AO World´s short-term multiples are astronomical, Shore Capital says
Updated : 14:40
AO World´s shares will likely come under pressure amid an "erratic" retail environment thus far in the third quarter and after the company posted larger than expected losses per share for the first six months of its financial year, Shore Capital said in a research note sent to clients.
However, analyst George Mensah retained his 'buy' recommendation on the belief that management will "deliver on its strategy and will become sufficiently profitable with scale".
The on-line electrical retailer´s loss per share for the six months to 30 September was 1.58p, versus the -0.99p penciled in by Mensah, as it continued to invest to become the largest retailer in the space.
Top line growth on the other hand was as anticipated, with sales rising 21.7% to £264.3m (Shore Cap Forecast: £264.4m).

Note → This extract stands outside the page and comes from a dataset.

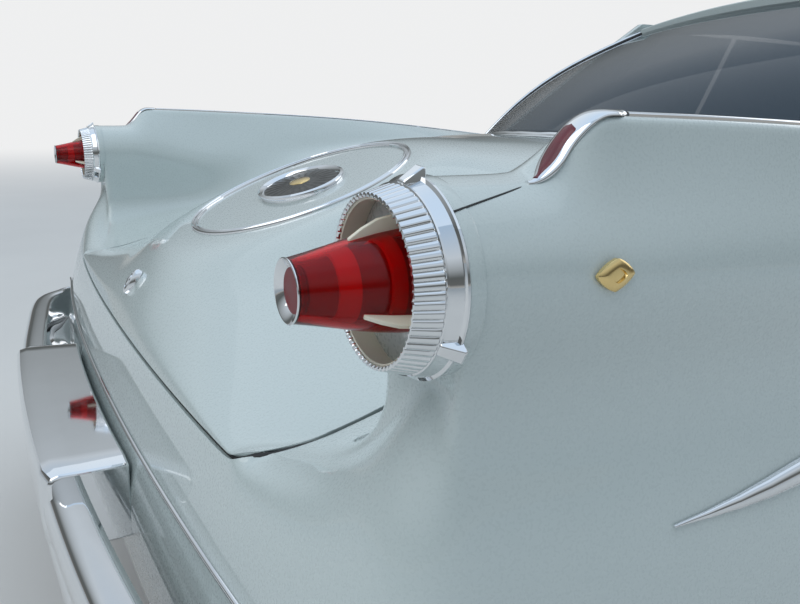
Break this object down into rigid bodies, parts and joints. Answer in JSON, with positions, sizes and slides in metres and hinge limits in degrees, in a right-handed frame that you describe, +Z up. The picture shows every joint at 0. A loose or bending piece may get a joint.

Regarding the company´s aim to extend its reach into Holland, with trading due to commence in Spring 2016, around the start of its fiscal year 2017, the analyst pointed out that it represented a €3.2bn opportunity for the retailer.
The European business delivered a gross loss of £2.2m during the reference period.
Investment in customer acquistion pressured its EBITDA margin to 2.1%.
However, "this investment in marketing we believe is necessary, with brand awareness still weak relative to AO’s market share position," the broker said.
Nevertheless, he added that "short-term multiples remain astronomical."
According to Mensah´s calculations, the company´s current EV/EBITDA for the full-year stood at abvout 134, falling to 65 times in fiscal year.